• What you are asked to do
The listing below should be written out exactly; please include all of it.
════
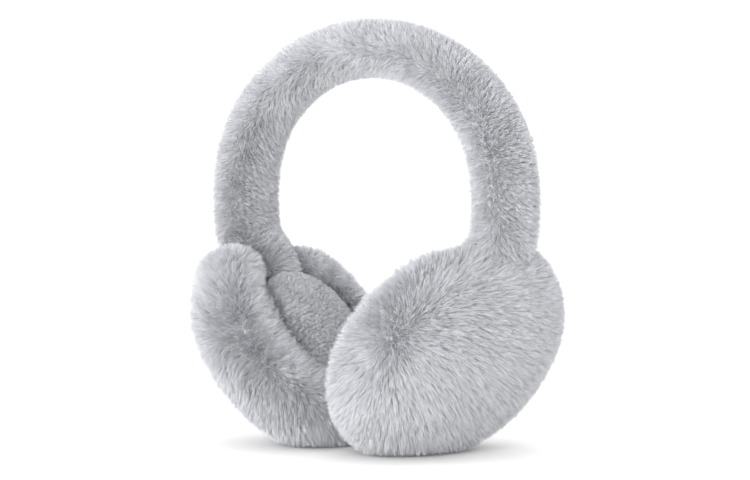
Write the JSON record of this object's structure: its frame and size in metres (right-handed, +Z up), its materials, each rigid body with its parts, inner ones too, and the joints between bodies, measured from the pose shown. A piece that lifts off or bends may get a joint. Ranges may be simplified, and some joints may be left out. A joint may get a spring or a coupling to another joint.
{
  "type": "fur earmuffs",
  "caption": "Plush fur earmuffs: a fur-covered headband arch with a deep-fur cup and a padded ear cushion at each end, standing on its cups.",
  "frame": {"origin": "on the surface that the cups stand on, under the middle of the whole object's box", "axes": "+X from the left cup to the right cup, +Y from front to back, +Z up to the top of the arch"},
  "size_m": [0.2189, 0.1434, 0.2344],
  "materials": {
    "band_fur": "light grey plush faux fur, brushed down from the arch's top",
    "cup_fur": "light grey long plush faux fur, brushed out from the dome's middle",
    "pad_plush": "light grey short plush"
  },
  "bodies": {
    "root": {"headband_fur": "band_fur", "left_cup_fur": "cup_fur", "right_cup_fur": "cup_fur", "left_ear_pad": "pad_plush", "right_ear_pad": "pad_plush"}
  },
  "joints": []
}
════
• Result
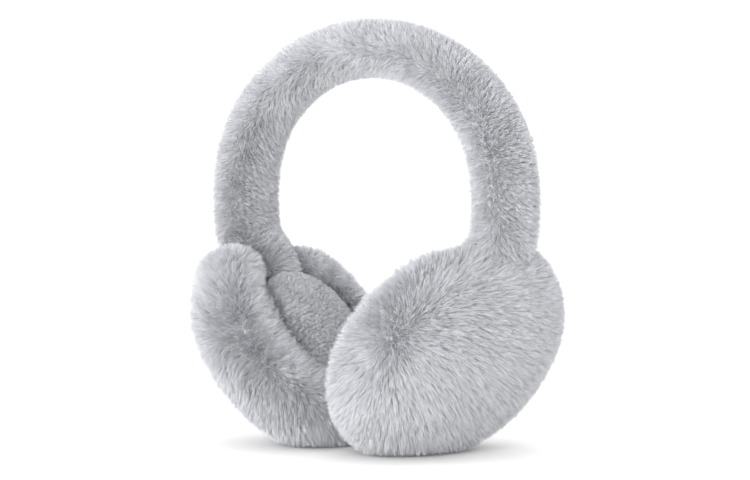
Write the JSON record of this object's structure: its frame and size in metres (right-handed, +Z up), its materials, each rigid body with its parts, inner ones too, and the joints between bodies, measured from the pose shown. A piece that lifts off or bends may get a joint. Ranges may be simplified, and some joints may be left out. A joint may get a spring or a coupling to another joint.
{
  "type": "fur earmuffs",
  "caption": "Plush fur earmuffs: a fur-covered headband arch with a deep-fur cup and a padded ear cushion at each end, standing on its cups.",
  "frame": {"origin": "on the surface that the cups stand on, under the middle of the whole object's box", "axes": "+X from the left cup to the right cup, +Y from front to back, +Z up to the top of the arch"},
  "size_m": [0.2189, 0.1434, 0.2344],
  "materials": {
    "band_fur": "light grey plush faux fur, brushed down from the arch's top",
    "cup_fur": "light grey long plush faux fur, brushed out from the dome's middle",
    "pad_plush": "light grey short plush"
  },
  "bodies": {
    "root": {"headband_fur": "band_fur", "left_cup_fur": "cup_fur", "right_cup_fur": "cup_fur", "left_ear_pad": "pad_plush", "right_ear_pad": "pad_plush"}
  },
  "joints": []
}